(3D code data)
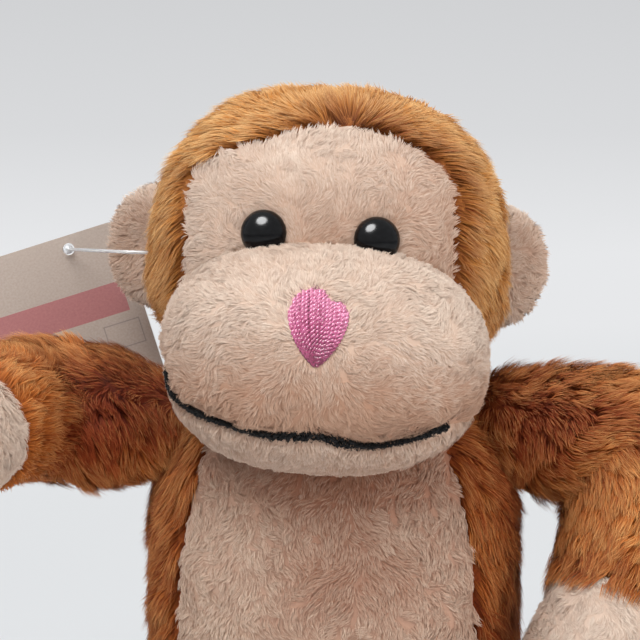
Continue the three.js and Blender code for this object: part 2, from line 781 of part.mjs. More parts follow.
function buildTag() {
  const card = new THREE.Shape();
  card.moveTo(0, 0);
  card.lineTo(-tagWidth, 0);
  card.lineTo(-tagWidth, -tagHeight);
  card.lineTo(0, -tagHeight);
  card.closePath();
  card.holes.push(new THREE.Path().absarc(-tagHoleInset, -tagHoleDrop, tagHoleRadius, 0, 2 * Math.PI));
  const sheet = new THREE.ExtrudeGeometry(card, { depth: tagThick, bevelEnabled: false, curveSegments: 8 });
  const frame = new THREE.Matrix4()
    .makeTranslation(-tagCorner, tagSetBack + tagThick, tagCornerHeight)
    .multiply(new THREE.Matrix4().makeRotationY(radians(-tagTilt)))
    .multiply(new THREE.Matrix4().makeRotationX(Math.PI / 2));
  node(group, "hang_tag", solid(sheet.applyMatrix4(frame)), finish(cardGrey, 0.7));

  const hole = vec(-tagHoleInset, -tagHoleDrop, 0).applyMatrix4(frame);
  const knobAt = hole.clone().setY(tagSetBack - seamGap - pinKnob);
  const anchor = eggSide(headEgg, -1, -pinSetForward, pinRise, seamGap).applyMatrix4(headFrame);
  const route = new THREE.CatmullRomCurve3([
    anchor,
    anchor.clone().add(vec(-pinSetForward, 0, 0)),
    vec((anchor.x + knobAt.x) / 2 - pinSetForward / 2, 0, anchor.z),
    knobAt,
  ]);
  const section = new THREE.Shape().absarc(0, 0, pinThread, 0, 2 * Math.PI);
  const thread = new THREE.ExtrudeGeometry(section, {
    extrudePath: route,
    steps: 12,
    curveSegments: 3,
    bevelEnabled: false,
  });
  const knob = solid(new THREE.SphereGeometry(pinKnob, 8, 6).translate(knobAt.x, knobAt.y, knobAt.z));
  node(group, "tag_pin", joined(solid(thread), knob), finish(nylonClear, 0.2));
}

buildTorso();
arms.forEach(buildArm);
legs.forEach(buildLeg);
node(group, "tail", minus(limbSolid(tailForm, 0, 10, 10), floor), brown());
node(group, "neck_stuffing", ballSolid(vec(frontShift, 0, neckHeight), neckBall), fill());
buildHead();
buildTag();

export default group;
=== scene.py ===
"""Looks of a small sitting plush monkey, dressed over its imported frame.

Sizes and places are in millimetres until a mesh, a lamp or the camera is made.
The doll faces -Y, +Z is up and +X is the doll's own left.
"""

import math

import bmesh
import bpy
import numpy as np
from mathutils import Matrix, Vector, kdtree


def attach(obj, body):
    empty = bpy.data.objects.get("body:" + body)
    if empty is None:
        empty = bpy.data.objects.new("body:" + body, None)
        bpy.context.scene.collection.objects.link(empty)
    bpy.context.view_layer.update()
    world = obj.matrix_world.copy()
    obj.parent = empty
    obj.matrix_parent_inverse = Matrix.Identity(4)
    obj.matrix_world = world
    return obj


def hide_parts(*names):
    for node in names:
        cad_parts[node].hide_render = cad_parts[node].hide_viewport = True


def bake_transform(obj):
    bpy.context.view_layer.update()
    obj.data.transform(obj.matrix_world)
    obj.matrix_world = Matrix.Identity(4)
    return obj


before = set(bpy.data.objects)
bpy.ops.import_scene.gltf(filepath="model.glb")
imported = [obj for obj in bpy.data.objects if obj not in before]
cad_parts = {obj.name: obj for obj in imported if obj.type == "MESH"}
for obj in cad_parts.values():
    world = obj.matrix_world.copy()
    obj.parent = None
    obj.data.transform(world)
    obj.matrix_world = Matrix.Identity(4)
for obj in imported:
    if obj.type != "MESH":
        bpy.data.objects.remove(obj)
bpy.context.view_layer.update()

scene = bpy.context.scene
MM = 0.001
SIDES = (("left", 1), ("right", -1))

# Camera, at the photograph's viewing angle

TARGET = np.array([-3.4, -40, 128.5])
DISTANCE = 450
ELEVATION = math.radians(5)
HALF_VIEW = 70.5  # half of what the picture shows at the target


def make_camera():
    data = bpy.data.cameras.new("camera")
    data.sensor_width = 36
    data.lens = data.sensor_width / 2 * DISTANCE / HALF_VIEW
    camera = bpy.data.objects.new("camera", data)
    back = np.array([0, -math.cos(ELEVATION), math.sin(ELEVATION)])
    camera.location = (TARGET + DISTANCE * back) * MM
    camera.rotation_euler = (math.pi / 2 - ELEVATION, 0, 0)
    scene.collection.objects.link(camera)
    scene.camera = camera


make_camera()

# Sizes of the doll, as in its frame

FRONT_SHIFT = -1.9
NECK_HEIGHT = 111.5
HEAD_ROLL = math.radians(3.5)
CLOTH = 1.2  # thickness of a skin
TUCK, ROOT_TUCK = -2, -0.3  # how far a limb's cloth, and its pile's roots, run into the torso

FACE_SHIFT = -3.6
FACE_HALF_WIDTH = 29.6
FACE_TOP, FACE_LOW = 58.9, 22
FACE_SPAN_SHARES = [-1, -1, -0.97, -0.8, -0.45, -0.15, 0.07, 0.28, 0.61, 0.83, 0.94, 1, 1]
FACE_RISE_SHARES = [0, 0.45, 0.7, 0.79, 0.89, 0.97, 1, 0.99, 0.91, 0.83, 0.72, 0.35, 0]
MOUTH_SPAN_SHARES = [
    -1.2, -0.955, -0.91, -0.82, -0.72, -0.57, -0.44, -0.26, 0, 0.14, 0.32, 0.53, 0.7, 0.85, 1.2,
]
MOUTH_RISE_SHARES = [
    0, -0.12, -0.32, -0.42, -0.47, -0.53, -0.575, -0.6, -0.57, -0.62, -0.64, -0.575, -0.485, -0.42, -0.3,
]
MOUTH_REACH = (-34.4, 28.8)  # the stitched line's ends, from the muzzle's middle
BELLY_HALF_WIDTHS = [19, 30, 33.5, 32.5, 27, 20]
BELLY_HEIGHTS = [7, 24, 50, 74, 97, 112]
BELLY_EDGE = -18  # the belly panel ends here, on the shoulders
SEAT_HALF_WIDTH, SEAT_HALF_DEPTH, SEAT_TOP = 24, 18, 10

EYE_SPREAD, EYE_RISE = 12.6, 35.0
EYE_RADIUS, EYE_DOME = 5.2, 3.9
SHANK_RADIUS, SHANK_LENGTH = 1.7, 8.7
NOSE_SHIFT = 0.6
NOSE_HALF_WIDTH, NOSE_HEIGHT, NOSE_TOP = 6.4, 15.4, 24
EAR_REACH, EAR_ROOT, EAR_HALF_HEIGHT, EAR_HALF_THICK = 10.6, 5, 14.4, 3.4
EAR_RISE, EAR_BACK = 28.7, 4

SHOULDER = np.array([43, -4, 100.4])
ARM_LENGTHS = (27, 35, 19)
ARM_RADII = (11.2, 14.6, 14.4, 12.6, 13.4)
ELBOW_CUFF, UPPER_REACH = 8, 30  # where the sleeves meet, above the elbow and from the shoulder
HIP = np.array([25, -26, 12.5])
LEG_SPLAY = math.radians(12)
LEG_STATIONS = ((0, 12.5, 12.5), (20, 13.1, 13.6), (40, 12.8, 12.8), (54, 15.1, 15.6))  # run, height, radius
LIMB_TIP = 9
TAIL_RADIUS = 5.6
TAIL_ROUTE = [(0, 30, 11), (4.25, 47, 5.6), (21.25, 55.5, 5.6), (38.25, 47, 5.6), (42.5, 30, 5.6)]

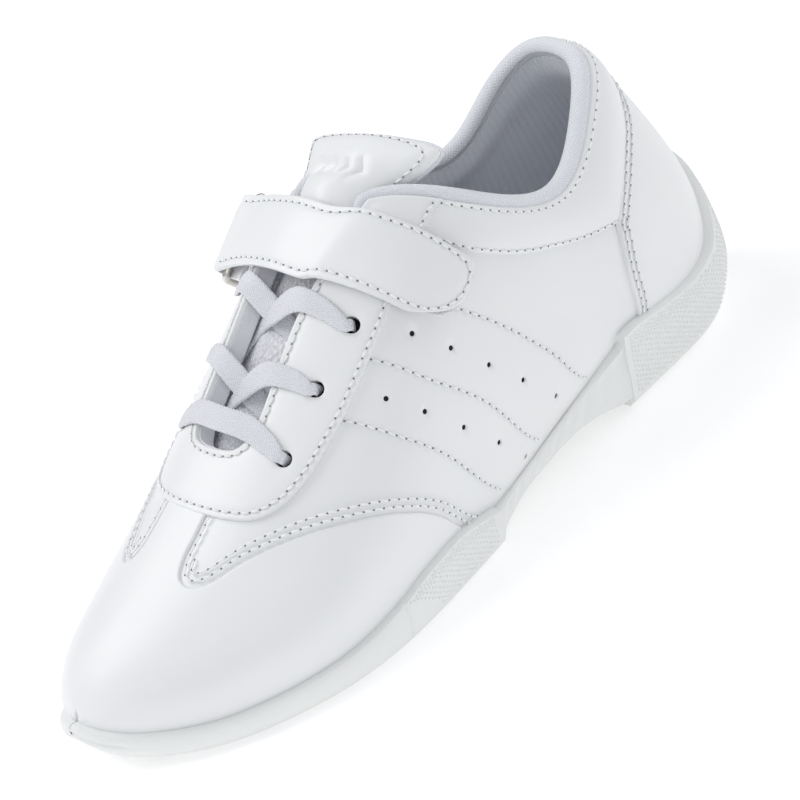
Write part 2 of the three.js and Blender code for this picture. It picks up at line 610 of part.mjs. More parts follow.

**WHAT IS EXPECTED**
Please print exactly, and only, the lines from the line with "buildTorso();" to the line with "obj.data.transform(obj.matrix_world)", both included.

**EXERCISE ANSWER**
buildTorso();
arms.forEach(buildArm);
legs.forEach(buildLeg);
node(group, "tail", minus(limbSolid(tailForm, 0, 10, 10), floor), brown());
node(group, "neck_stuffing", ballSolid(vec(frontShift, 0, neckHeight), neckBall), fill());
buildHead();
buildTag();

export default group;
=== scene.py ===
"""Looks of a small sitting plush monkey, dressed over its imported frame.

Sizes and places are in millimetres until a mesh, a lamp or the camera is made.
The doll faces -Y, +Z is up and +X is the doll's own left.
"""

import math

import bmesh
import bpy
import numpy as np
from mathutils import Matrix, Vector, kdtree


def attach(obj, body):
    empty = bpy.data.objects.get("body:" + body)
    if empty is None:
        empty = bpy.data.objects.new("body:" + body, None)
        bpy.context.scene.collection.objects.link(empty)
    bpy.context.view_layer.update()
    world = obj.matrix_world.copy()
    obj.parent = empty
    obj.matrix_parent_inverse = Matrix.Identity(4)
    obj.matrix_world = world
    return obj


def hide_parts(*names):
    for node in names:
        cad_parts[node].hide_render = cad_parts[node].hide_viewport = True


def bake_transform(obj):
    bpy.context.view_layer.update()
    obj.data.transform(obj.matrix_world)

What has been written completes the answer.